**STATED PROBLEM:** Reproduce the entries from their first line up to and including the line with "const cornerRadius = 50;". Leave out everything after it.

**RECORDS FOR THE EXERCISE:**
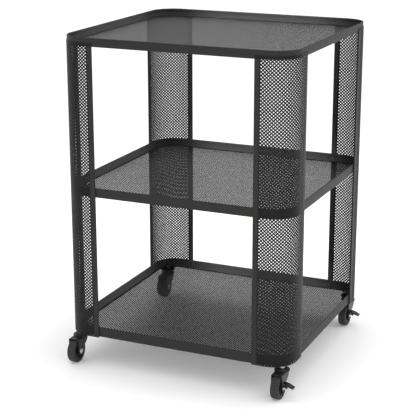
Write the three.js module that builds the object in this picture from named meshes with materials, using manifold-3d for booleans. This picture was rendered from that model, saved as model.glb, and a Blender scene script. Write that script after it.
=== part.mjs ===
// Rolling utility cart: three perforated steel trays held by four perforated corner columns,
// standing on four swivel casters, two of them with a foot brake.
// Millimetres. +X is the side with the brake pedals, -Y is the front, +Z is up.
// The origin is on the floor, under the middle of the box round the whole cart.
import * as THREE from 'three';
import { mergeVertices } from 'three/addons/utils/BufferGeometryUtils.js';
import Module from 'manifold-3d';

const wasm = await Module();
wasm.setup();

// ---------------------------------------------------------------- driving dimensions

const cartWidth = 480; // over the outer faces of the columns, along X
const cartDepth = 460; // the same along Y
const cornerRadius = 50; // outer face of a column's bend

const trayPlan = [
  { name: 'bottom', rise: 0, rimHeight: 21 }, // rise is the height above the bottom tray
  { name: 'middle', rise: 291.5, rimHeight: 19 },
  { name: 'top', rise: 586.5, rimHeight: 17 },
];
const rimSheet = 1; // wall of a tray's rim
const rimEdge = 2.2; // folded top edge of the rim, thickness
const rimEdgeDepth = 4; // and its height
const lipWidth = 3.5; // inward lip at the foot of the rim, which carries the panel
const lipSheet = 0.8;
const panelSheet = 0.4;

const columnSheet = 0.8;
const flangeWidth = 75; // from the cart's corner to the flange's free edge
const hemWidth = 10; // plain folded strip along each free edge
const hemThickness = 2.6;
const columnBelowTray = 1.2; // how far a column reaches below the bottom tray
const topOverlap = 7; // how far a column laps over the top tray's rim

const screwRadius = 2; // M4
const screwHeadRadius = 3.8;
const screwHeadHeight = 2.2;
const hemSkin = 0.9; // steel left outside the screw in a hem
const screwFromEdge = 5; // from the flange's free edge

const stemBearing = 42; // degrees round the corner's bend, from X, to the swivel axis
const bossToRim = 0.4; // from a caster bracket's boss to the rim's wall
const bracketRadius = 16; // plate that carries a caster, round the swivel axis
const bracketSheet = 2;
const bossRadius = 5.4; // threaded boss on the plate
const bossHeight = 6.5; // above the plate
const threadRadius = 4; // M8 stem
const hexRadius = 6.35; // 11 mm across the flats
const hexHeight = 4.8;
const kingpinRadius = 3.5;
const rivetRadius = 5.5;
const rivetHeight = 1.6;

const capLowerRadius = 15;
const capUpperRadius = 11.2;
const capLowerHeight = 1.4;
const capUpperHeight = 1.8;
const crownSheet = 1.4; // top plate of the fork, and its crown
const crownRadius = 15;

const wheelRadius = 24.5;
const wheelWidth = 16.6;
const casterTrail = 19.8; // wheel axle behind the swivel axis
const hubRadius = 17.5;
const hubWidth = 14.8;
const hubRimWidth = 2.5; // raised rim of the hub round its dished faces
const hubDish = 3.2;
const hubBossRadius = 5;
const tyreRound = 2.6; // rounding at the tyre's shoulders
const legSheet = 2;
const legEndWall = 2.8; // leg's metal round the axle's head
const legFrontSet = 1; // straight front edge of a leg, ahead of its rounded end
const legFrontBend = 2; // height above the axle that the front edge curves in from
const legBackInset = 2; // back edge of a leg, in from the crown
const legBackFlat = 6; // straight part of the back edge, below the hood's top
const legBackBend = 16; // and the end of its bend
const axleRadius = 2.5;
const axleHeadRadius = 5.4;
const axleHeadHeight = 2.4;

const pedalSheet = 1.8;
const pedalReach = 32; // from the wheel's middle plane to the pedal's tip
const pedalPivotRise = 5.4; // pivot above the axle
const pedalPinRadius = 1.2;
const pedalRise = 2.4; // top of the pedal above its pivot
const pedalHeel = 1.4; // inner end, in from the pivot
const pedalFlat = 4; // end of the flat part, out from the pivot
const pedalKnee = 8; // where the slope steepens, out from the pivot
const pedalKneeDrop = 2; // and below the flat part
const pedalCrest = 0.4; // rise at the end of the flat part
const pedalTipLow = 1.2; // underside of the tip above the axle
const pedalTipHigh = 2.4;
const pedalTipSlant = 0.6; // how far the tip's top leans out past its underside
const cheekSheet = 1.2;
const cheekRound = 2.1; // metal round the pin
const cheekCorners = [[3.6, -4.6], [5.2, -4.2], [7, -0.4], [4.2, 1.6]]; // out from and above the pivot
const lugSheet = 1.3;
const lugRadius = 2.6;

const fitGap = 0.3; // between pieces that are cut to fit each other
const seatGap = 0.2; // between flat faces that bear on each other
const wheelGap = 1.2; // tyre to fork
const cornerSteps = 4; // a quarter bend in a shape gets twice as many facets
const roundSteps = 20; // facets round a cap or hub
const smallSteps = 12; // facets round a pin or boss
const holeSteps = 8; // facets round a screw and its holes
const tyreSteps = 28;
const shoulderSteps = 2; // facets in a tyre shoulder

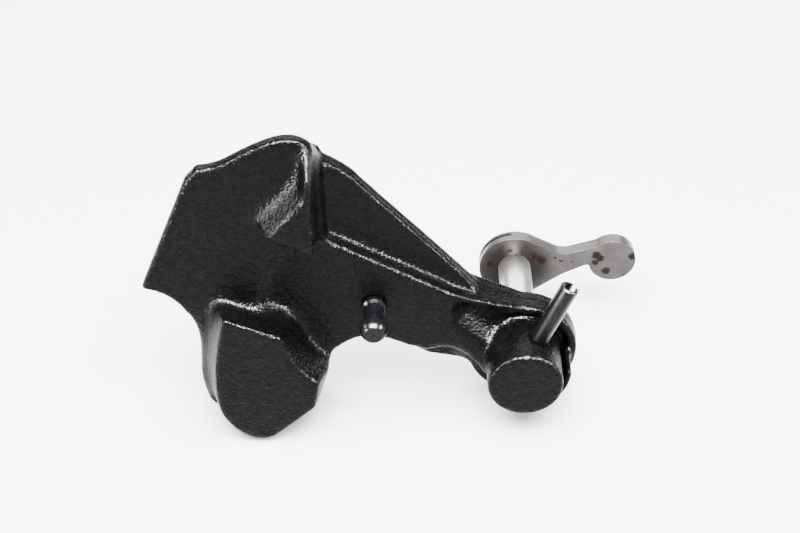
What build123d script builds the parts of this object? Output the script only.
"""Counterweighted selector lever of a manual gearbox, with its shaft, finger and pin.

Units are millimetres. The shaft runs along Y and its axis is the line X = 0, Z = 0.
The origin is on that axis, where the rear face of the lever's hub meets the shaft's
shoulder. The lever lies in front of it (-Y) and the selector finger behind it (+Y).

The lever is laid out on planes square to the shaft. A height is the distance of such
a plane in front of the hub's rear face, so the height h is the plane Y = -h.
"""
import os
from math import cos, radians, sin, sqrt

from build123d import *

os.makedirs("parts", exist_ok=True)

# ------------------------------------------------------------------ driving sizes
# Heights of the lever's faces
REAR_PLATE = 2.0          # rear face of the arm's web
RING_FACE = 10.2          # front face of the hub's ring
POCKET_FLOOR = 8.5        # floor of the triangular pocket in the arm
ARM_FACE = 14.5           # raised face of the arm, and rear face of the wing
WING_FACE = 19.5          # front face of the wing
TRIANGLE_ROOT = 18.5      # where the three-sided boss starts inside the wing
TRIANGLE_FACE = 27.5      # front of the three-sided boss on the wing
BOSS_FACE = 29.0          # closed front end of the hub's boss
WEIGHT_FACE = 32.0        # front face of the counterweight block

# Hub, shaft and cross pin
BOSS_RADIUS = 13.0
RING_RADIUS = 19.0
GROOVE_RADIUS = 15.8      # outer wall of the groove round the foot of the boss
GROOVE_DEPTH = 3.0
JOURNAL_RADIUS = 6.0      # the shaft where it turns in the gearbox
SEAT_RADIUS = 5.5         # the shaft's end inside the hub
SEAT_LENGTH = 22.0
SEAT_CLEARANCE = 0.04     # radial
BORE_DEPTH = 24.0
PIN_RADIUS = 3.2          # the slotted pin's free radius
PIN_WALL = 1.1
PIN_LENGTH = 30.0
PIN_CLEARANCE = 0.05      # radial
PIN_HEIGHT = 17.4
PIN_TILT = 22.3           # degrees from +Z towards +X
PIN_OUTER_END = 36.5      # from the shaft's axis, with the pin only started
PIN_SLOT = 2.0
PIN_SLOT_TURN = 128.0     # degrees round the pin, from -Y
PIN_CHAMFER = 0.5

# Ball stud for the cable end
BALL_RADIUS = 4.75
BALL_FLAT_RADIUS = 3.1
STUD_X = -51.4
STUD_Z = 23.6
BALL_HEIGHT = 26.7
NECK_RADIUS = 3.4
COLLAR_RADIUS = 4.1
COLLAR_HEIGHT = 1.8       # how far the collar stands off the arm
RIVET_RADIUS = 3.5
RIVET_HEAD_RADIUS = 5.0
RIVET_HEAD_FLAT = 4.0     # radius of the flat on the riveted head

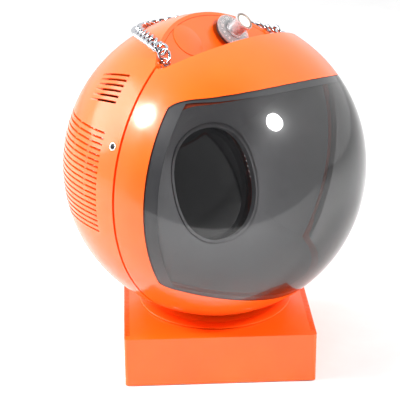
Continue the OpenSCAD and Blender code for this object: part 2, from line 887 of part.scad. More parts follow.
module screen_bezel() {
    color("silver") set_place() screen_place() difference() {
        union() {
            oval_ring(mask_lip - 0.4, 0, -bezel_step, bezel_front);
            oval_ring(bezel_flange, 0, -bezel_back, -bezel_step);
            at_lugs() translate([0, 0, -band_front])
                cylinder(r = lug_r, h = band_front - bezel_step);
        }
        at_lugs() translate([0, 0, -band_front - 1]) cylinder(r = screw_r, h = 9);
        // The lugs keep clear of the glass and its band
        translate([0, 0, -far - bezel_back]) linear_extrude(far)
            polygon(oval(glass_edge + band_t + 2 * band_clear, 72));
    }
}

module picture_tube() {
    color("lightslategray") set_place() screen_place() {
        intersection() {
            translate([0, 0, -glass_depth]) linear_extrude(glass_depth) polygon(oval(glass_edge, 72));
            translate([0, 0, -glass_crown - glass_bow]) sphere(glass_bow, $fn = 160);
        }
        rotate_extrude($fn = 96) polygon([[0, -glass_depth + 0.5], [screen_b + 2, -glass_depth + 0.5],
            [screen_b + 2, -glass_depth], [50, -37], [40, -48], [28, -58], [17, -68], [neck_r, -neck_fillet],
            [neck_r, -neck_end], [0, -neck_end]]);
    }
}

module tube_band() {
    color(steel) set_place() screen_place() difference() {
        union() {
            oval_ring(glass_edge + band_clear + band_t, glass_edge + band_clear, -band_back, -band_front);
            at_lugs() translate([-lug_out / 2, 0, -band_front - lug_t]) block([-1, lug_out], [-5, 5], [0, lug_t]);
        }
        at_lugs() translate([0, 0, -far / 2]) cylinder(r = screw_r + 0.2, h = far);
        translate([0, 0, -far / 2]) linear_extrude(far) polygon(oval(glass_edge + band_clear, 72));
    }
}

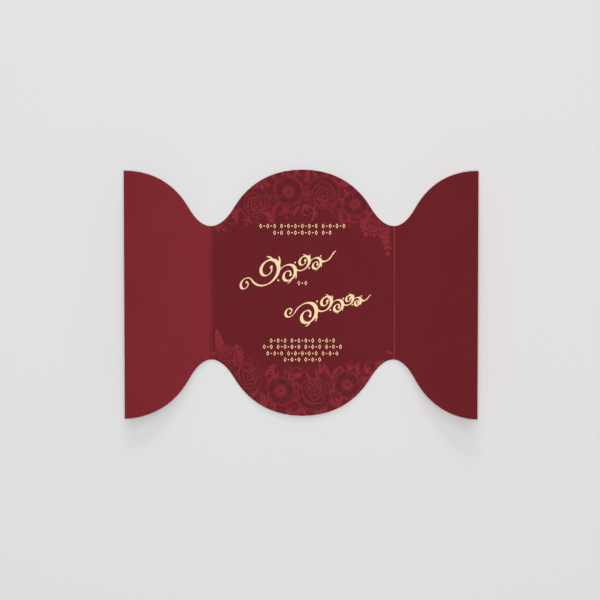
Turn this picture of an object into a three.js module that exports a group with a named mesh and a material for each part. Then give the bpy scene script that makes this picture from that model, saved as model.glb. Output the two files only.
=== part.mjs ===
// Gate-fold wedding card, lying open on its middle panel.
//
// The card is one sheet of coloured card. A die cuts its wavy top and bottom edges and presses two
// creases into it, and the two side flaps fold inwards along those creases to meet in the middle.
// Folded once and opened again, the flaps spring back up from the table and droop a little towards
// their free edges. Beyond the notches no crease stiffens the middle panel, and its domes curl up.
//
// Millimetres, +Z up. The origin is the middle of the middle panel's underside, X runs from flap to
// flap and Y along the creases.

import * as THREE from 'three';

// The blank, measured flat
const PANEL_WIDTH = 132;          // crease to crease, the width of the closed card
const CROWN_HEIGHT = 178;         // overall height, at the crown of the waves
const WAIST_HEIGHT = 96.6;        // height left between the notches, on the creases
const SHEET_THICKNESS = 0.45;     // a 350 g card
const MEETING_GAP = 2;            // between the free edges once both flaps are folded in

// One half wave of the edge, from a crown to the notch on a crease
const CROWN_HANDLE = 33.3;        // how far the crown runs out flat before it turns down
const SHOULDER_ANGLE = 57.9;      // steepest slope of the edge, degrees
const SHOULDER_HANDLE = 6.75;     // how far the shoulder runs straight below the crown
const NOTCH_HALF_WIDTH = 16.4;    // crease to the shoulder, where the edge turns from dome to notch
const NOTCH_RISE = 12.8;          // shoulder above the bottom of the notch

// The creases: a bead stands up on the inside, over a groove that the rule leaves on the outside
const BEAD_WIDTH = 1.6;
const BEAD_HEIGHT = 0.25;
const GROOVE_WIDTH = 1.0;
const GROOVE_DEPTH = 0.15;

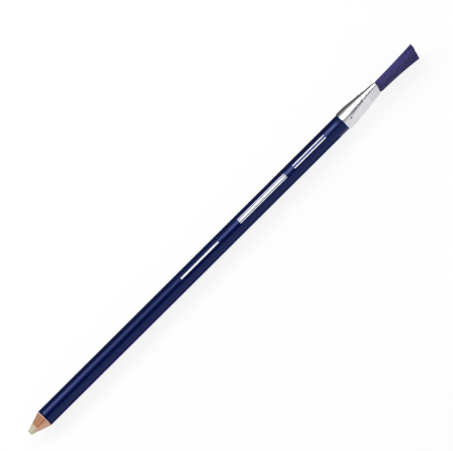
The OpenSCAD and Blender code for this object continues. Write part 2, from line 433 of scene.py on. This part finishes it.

**RESULT:**
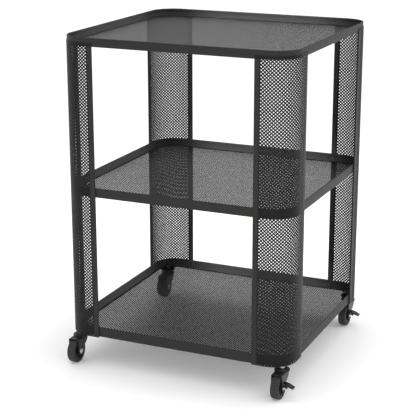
Write the three.js module that builds the object in this picture from named meshes with materials, using manifold-3d for booleans. This picture was rendered from that model, saved as model.glb, and a Blender scene script. Write that script after it.
=== part.mjs ===
// Rolling utility cart: three perforated steel trays held by four perforated corner columns,
// standing on four swivel casters, two of them with a foot brake.
// Millimetres. +X is the side with the brake pedals, -Y is the front, +Z is up.
// The origin is on the floor, under the middle of the box round the whole cart.
import * as THREE from 'three';
import { mergeVertices } from 'three/addons/utils/BufferGeometryUtils.js';
import Module from 'manifold-3d';

const wasm = await Module();
wasm.setup();

// ---------------------------------------------------------------- driving dimensions

const cartWidth = 480; // over the outer faces of the columns, along X
const cartDepth = 460; // the same along Y
const cornerRadius = 50; // outer face of a column's bend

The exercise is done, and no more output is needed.